===== DATA SECTION

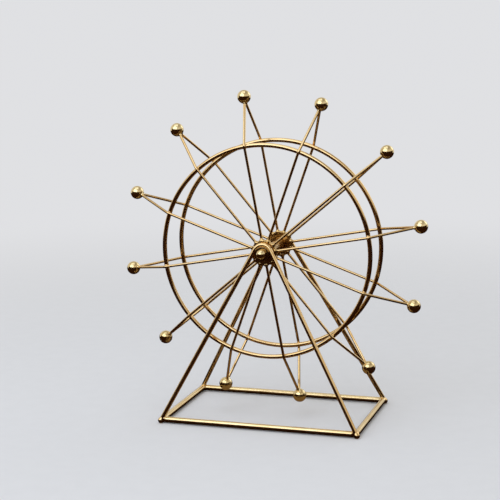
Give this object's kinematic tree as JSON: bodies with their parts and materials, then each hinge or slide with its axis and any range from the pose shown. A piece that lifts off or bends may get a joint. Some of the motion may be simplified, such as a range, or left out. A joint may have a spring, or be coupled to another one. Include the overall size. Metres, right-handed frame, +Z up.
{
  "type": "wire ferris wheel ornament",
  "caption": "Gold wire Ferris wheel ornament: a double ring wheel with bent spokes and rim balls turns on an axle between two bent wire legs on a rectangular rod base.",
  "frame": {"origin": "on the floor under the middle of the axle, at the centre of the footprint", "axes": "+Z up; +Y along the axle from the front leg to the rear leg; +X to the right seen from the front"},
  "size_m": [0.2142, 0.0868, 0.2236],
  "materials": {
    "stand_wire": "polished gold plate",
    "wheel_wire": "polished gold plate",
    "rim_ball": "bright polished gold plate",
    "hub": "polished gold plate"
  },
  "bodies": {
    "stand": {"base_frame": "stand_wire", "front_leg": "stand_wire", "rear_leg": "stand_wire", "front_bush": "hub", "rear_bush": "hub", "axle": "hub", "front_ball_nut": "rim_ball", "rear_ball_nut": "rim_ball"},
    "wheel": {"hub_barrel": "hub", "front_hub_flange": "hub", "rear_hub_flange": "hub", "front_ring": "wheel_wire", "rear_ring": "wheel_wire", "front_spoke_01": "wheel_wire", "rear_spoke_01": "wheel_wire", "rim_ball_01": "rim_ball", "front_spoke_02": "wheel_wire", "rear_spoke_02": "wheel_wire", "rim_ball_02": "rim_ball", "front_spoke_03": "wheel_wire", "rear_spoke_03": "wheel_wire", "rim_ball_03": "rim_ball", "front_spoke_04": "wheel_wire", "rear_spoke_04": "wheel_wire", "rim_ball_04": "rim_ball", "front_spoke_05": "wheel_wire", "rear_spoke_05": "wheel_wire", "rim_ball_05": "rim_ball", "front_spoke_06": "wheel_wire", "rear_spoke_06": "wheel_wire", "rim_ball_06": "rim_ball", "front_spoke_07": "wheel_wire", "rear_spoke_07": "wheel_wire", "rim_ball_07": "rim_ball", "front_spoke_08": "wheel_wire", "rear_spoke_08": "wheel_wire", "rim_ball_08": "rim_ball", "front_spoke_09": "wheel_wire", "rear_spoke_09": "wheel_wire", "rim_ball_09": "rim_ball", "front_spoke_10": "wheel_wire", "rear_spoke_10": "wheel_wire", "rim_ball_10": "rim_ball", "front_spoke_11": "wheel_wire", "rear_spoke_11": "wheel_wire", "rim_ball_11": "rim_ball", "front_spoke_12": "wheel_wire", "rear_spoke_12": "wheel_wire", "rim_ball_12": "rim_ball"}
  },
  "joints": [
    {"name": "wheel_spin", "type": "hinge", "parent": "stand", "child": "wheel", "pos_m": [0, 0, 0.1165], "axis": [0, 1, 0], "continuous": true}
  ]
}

==========

* [GOAL]
Return the listing above word for word.

* [RESPONSE FOR THIS EXERCISE]
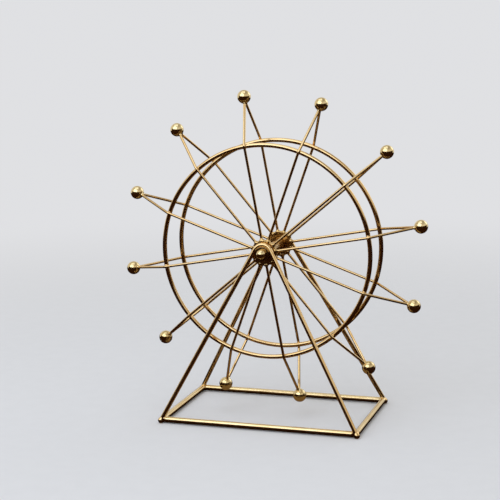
Give this object's kinematic tree as JSON: bodies with their parts and materials, then each hinge or slide with its axis and any range from the pose shown. A piece that lifts off or bends may get a joint. Some of the motion may be simplified, such as a range, or left out. A joint may have a spring, or be coupled to another one. Include the overall size. Metres, right-handed frame, +Z up.
{
  "type": "wire ferris wheel ornament",
  "caption": "Gold wire Ferris wheel ornament: a double ring wheel with bent spokes and rim balls turns on an axle between two bent wire legs on a rectangular rod base.",
  "frame": {"origin": "on the floor under the middle of the axle, at the centre of the footprint", "axes": "+Z up; +Y along the axle from the front leg to the rear leg; +X to the right seen from the front"},
  "size_m": [0.2142, 0.0868, 0.2236],
  "materials": {
    "stand_wire": "polished gold plate",
    "wheel_wire": "polished gold plate",
    "rim_ball": "bright polished gold plate",
    "hub": "polished gold plate"
  },
  "bodies": {
    "stand": {"base_frame": "stand_wire", "front_leg": "stand_wire", "rear_leg": "stand_wire", "front_bush": "hub", "rear_bush": "hub", "axle": "hub", "front_ball_nut": "rim_ball", "rear_ball_nut": "rim_ball"},
    "wheel": {"hub_barrel": "hub", "front_hub_flange": "hub", "rear_hub_flange": "hub", "front_ring": "wheel_wire", "rear_ring": "wheel_wire", "front_spoke_01": "wheel_wire", "rear_spoke_01": "wheel_wire", "rim_ball_01": "rim_ball", "front_spoke_02": "wheel_wire", "rear_spoke_02": "wheel_wire", "rim_ball_02": "rim_ball", "front_spoke_03": "wheel_wire", "rear_spoke_03": "wheel_wire", "rim_ball_03": "rim_ball", "front_spoke_04": "wheel_wire", "rear_spoke_04": "wheel_wire", "rim_ball_04": "rim_ball", "front_spoke_05": "wheel_wire", "rear_spoke_05": "wheel_wire", "rim_ball_05": "rim_ball", "front_spoke_06": "wheel_wire", "rear_spoke_06": "wheel_wire", "rim_ball_06": "rim_ball", "front_spoke_07": "wheel_wire", "rear_spoke_07": "wheel_wire", "rim_ball_07": "rim_ball", "front_spoke_08": "wheel_wire", "rear_spoke_08": "wheel_wire", "rim_ball_08": "rim_ball", "front_spoke_09": "wheel_wire", "rear_spoke_09": "wheel_wire", "rim_ball_09": "rim_ball", "front_spoke_10": "wheel_wire", "rear_spoke_10": "wheel_wire", "rim_ball_10": "rim_ball", "front_spoke_11": "wheel_wire", "rear_spoke_11": "wheel_wire", "rim_ball_11": "rim_ball", "front_spoke_12": "wheel_wire", "rear_spoke_12": "wheel_wire", "rim_ball_12": "rim_ball"}
  },
  "joints": [
    {"name": "wheel_spin", "type": "hinge", "parent": "stand", "child": "wheel", "pos_m": [0, 0, 0.1165], "axis": [0, 1, 0], "continuous": true}
  ]
}